====== Task data

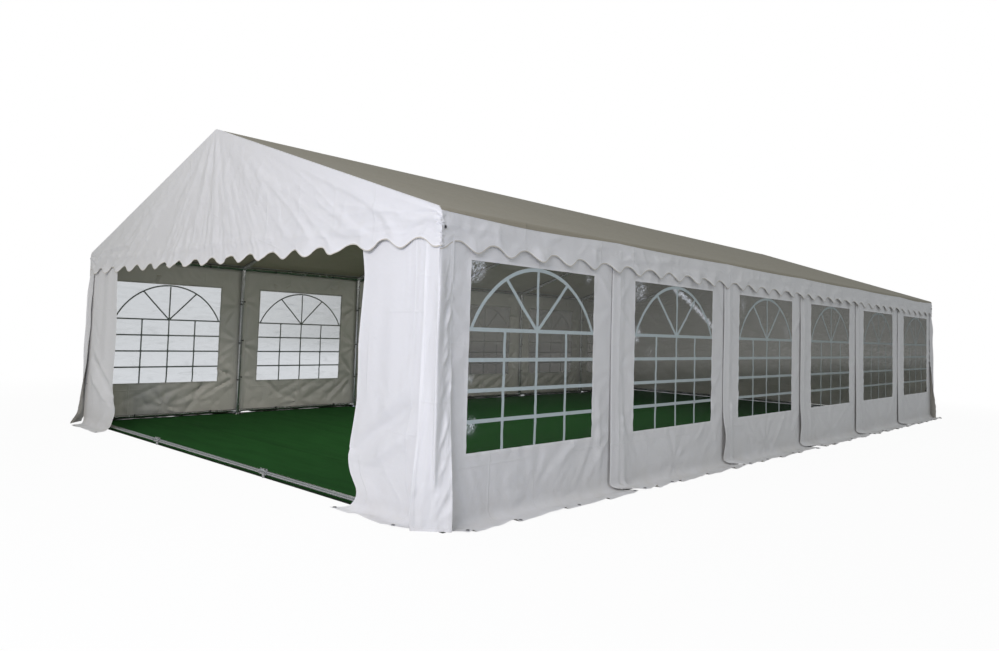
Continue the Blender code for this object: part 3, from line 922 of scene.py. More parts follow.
def roof_cover_points():
    slope_stop = SLOPE_LENGTH - ROOF_RUN
    inner = steps(-slope_stop, -0.05, 0.05, slope_stop, cell=0.075)
    turn_share = np.linspace(0, 1, 8)[1:]
    share = np.concatenate([-turn_share[::-1], inner * 0, turn_share])
    length = np.concatenate([np.full(7, -slope_stop), inner, np.full(7, slope_stop)])
    along = steps(-HALF_LENGTH, HALF_LENGTH, cell=0.05)
    share, y = np.meshgrid(share, along)
    length = np.meshgrid(length, along)[0]
    side = np.sign(length)
    dip = 0.4 + 0.6 * bump(np.abs(y), 5.1, 0.8)
    edge = ROOF_RUN + 0.012 + 0.022 * bay_free(y) * dip
    v = np.abs(share) * edge
    reach, height, out, rise = follow(v, EAVE_CURVE)
    x = length / math.hypot(1, SLOPE)
    z = roof_height(x) - roof_sag(x, y)
    proud = 0.0014
    x = np.where(share == 0, x, side * (reach + proud * out))
    z = np.where(share == 0, z + proud, height + proud * rise)
    cut = stacked(y, length + side * v)
    hem = np.minimum(HALF_LENGTH - np.abs(y), slope_stop + edge - np.abs(length) - v)
    return stacked(x, y, z), cut, hem


points, cut, hem = roof_cover_points()
roof_cover = make_sheet("roof_cover", points, cut, hem, (0, 0, 1), (roof_outside, roof_inside))
dress(
    roof_cover,
    ["roof_left", "roof_right"],
)
print("roof cover:", len(roof_cover.data.polygons), "faces")

# %% [markdown]
# ## Scallops
#
# The lower edge of the gables and the valance is cut in a row of waves, three to a metre. The solids have
# them as a formula, and the cloth uses the same one with more points. On the real cloth the lobes curl in
# and out a little.

# %% Scallop formula
def scallop_edge(lobe_place, tip=VALANCE_TIP):
    """Height of the cut edge; each whole lobe_place is the tip of a lobe."""
    lobe = (0.5 + 0.5 * np.cos(2 * math.pi * lobe_place)) ** 1.25
    return tip + SCALLOP_DEPTH * (1 - lobe)


def lobe_curl(lobe_place, seed):
    """How far each lobe stands out, from lobe to lobe; one flank curls more than the other."""
    random = np.random.default_rng(seed)
    heights = random.uniform(0.004, 0.030, 60)
    lean = random.uniform(-0.2, 0.55, 60)
    nearest = np.clip(np.round(lobe_place).astype(int), 0, 59)
    shifted = np.clip(lobe_place - nearest + 0.3 * lean[nearest], -0.5, 0.5)
    return heights[nearest] * (0.5 + 0.5 * np.cos(2 * math.pi * shifted)) ** 1.2


print("scallop tip at", round(VALANCE_TIP, 3))

# %% [markdown]
# ## The valance
#
# Along each eave a white cloth is sewn under the edge of the roof, turns over the eave with it and hangs
# in front of the walls. Rows of the grid run over that turn, so the eave is round and not a sharp box.


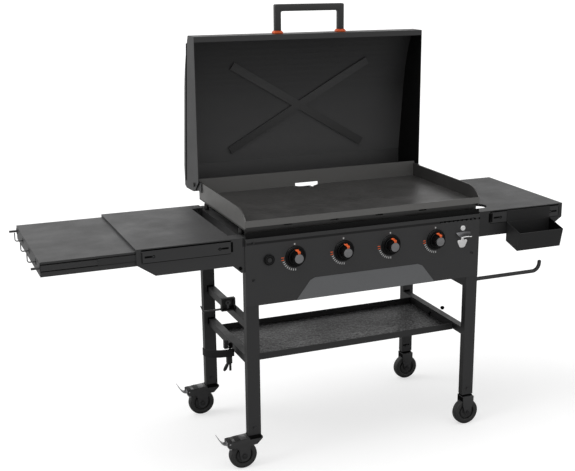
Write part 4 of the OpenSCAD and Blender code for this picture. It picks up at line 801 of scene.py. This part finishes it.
def hood_handle():
    """The handle as one bent square tube, standing on two stepped collars."""
    round_out, round_in = 6, 7
    outline = [(-GRIP_END, POST_FOOT)]
    outline += corner((-GRIP_END + round_out, GRIP_HIGH - round_out), round_out, 180, 90)
    outline += corner((GRIP_END - round_out, GRIP_HIGH - round_out), round_out, 90, 0)
    outline += [(GRIP_END, POST_FOOT), (POST_IN, POST_FOOT)]
    outline += corner((POST_IN - round_in, GRIP_LOW - round_in), round_in, 0, 90)
    outline += corner((-POST_IN + round_in, GRIP_LOW - round_in), round_in, 90, 180)
    outline += [(-POST_IN, POST_FOOT)]
    grip = slab("handle_tube", outline, "y", GRIP_FRONT, GRIP_BACK, 2.4, 3)
    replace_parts(finished(grip, BODY_OF["handle_bar"], SLOT_OF["handle_bar"]), "handle_bar", "handle_posts")
    low, high = -COLLAR_OUT, -COLLAR_IN
    foot = [block("base", (low, 251, 1492), (high, 283, 1499.5), 1.8, 3),
            block("step", (low + 2.5, 253.5, 1499), (high - 2.5, 280.5, 1503), 1.4, 3)]
    feet = joined("handle_feet", foot + [copied(part, COLLAR_IN + COLLAR_OUT) for part in foot])
    collars = finished(feet, BODY_OF["handle_collars"], SLOT_OF["handle_collars"])
    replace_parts(collars, "handle_collars")


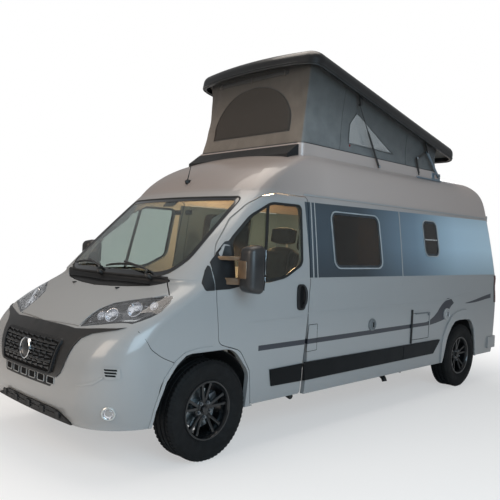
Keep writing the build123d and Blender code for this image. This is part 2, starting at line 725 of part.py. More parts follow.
# ---------------------------------------------------------------- rear bumper and side skirts
BUMPER_REAR_LOW = 395.0
BUMPER_WRAP = 5700.0
lower_form = body_loft(LOWER_ROWS, 0)
with BuildPart() as bumper_rear:
    with BuildSketch(Plane.XY.offset(BUMPER_REAR_LOW)):
        with Locations((x_at((BUMPER_WRAP + LENGTH) / 2), 0)):
            Rectangle(LENGTH - BUMPER_WRAP, 2 * 1020)
    extrude(amount=REAR_DOOR_BOTTOM - SEAM - BUMPER_REAR_LOW)
    fillet(bumper_rear.edges().filter_by(Axis.Z).sort_by(Axis.X)[:2], 110)
    add(lower_form, mode=Mode.SUBTRACT)
    for side in (1, -1):
        low, high = sorted((side * 400, side * 460))
        add(box_at(5821, 5940, low, high, 430, 530))
save(bumper_rear, "bumper_rear")

TRIM_THICK = 12.0
SKIRT = [(2020, 455), (2016, 616), (4428, 616), (4288, 465)]
trim_form = body_loft(LOWER_ROWS, -TRIM_THICK)
with BuildPart() as side_skirts:
    add(side_block(SKIRT, 300, BRIM, 12))
    mirror(about=Plane.XZ)
    add(trim_form, mode=Mode.INTERSECT)
    add(lower_form, mode=Mode.SUBTRACT)
save(side_skirts, "side_skirts")

# ---------------------------------------------------------------- inside the cab and the living space
with BuildPart() as dashboard:
    add(side_block(
        [(700, 1292), (1150, 1292), (1150, 900), (1380, 960), (1420, 1180), (1340, 1322), (1150, 1345), (760, 1335)],
        -BRIM, BRIM,
    ))
    add(inner_form, mode=Mode.INTERSECT)
    add(door_swing_room, mode=Mode.SUBTRACT)
    add(door_swing_room.mirror(Plane.XZ), mode=Mode.SUBTRACT)
STEER_AT = 480.0
STEER_HUB = (1560.0, 1215.0)
STEER_LEAN = 58.0
column_dir = (-math.cos(math.radians(STEER_LEAN)) * 1.0, 0, math.sin(math.radians(STEER_LEAN)))
steer_plane = Plane(
    origin=(x_at(STEER_HUB[0]), STEER_AT, STEER_HUB[1]), x_dir=(0, 1, 0), z_dir=column_dir
)
SHAFT_RADIUS = 14.0
rim_section = Plane(
    origin=steer_plane.origin, x_dir=(0, 1, 0), z_dir=steer_plane.x_dir.cross(steer_plane.z_dir)
)
with BuildPart() as steering_wheel:
    with BuildSketch(rim_section):
        with Locations((190, 0)):
            Circle(15)
    revolve(axis=Axis(steer_plane.origin, steer_plane.z_dir))
    with BuildSketch(steer_plane.offset(-25)):
        Circle(52)
        for turn in (0, 180, 270):
            with PolarLocations(0, 1, start_angle=turn):
                with Locations((95, 0)):
                    Rectangle(190, 34)
    extrude(amount=22)
    with BuildSketch(steer_plane.offset(-150)):
        Circle(SHAFT_RADIUS)
    extrude(amount=130)
save(steering_wheel, "steering_wheel")

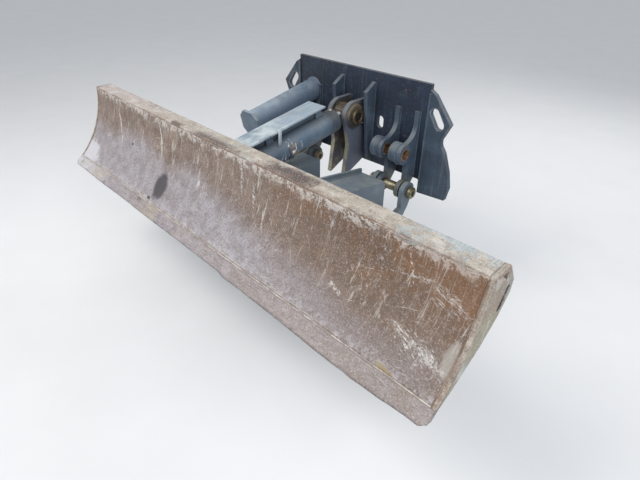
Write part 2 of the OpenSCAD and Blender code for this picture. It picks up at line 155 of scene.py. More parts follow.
def arm_z(y):
    """Height of an arm's top plate."""
    return ARM_TOP - (y - ARM_REAR) * ARM_SLOPE


def on_cylinder(s, side=0.0, up=0.0):
    """Point of the closed cylinder: s from the base pin, side toward +X, up off its axis."""
    return BASE + s * CYL_DIR + up * CYL_UP + Vector((side, 0, 0))


def spread(a, b, n):
    return [a + (b - a) * i / n for i in range(n + 1)]


def ramp(v, lo, hi):
    t = min(1.0, max(0.0, (v - lo) / (hi - lo)))
    return t * t * (3 - 2 * t)


def wobble(*p):
    return noise.noise(Vector(p))


# Materials
def linear(colour):
    return tuple(((c / 255 + 0.055) / 1.055) ** 2.4 for c in colour) + (1.0,)


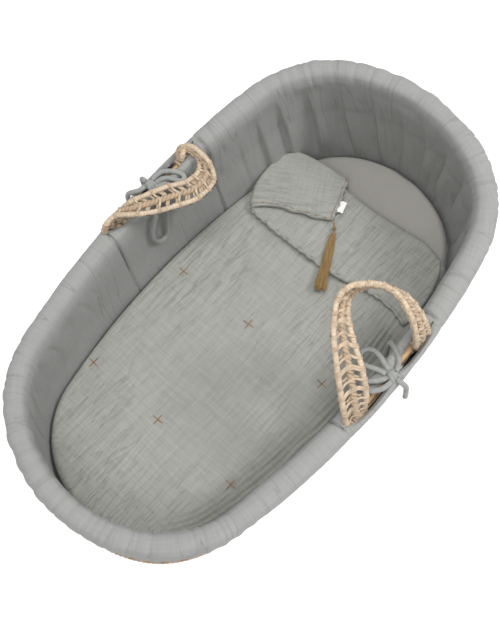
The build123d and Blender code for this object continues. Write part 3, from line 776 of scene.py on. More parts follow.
def wall():
    """Rows of twisted palm rope with slanting strands between them."""
    soup = Soup()
    lengths = np.arange(0, RIM.total, 0.004)
    for row in range(WALL_ROWS + 1):
        ring, _ = wall_ring(row / WALL_ROWS, lengths)
        wobble = 0.0006 * noise(lengths * 40, row + 0 * lengths, 51)
        ring[:, 2] += wobble * (0 < row < WALL_ROWS)
        twisted_rope(soup, ring, ROPE_RADIUS, 0.017, closed=True)
    for row in range(WALL_ROWS):
        if row / WALL_ROWS > 0.72:
            break
        low, high = row / WALL_ROWS, (row + 1) / WALL_ROWS
        spots = np.arange(0, RIM.total, 0.0135)
        slant = 0.007 if row % 2 else -0.007
        for i, spot in enumerate(spots):
            jitter = 0.0012 * (hashed(float(i), float(row), 53) - 0.5)
            ends = []
            for share, shift in ((low, 0.0), (0.5 * (low + high), slant / 2), (high, slant)):
                point, angle = wall_ring(share, np.array([spot + shift + jitter]))
                outward = 0.0012 if share not in (low, high) else 0.0020
                point[0, :2] += outward * np.array([np.cos(angle[0]), np.sin(angle[0])])
                ends.append(point[0])
            flat = np.array([np.cos(angle[0]), np.sin(angle[0]), 0.0])
            soup.tube(np.array(ends), 0.0021, sides=6, squash=0.45, normal=flat, caps=False)
    dress(soup.build("woven_wall", PALM), "basket", "palm_weave",
          "wall_foot", "wall_head", "wall_left", "wall_right")


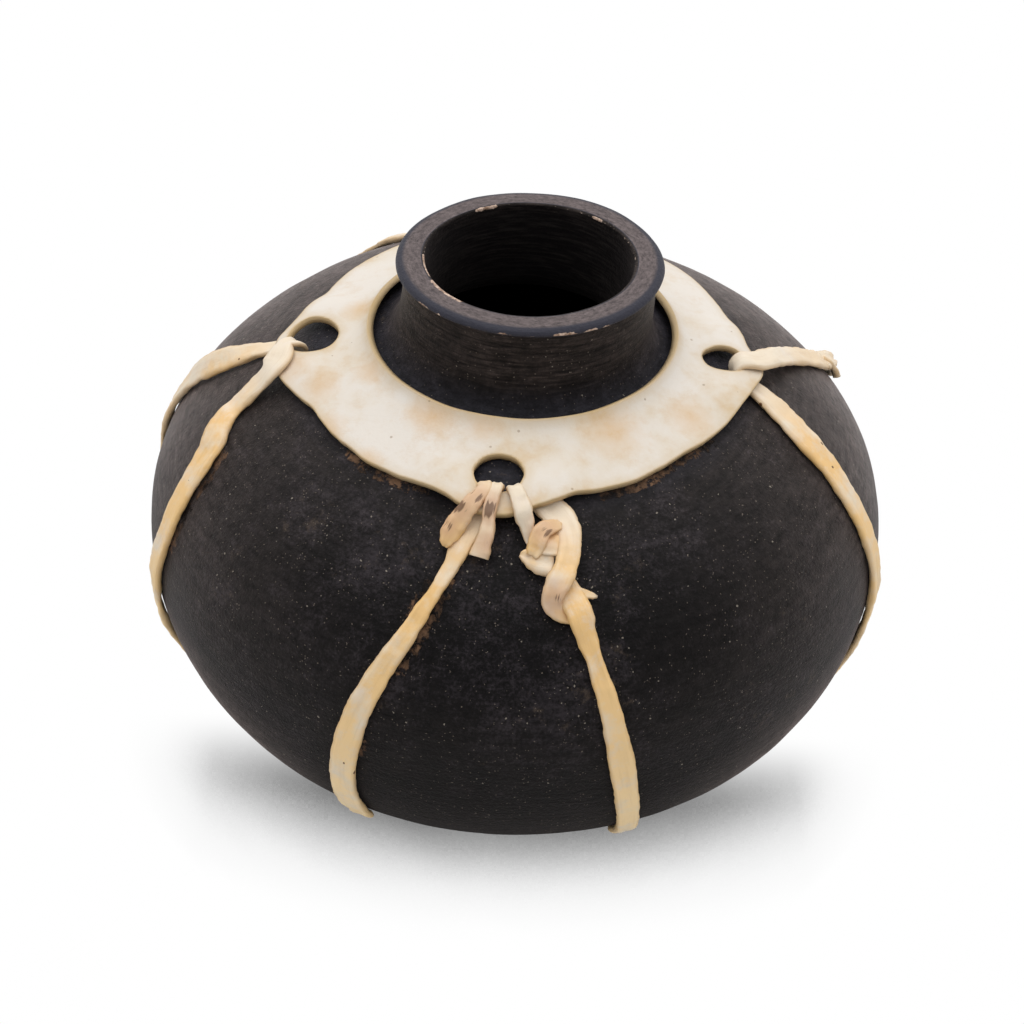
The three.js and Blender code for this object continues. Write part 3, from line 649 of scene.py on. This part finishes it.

============

◆ Instructions for the task ◆
Report the number of lines of the listing above that hold the string "object", with no other text.

◆ Written response ◆
3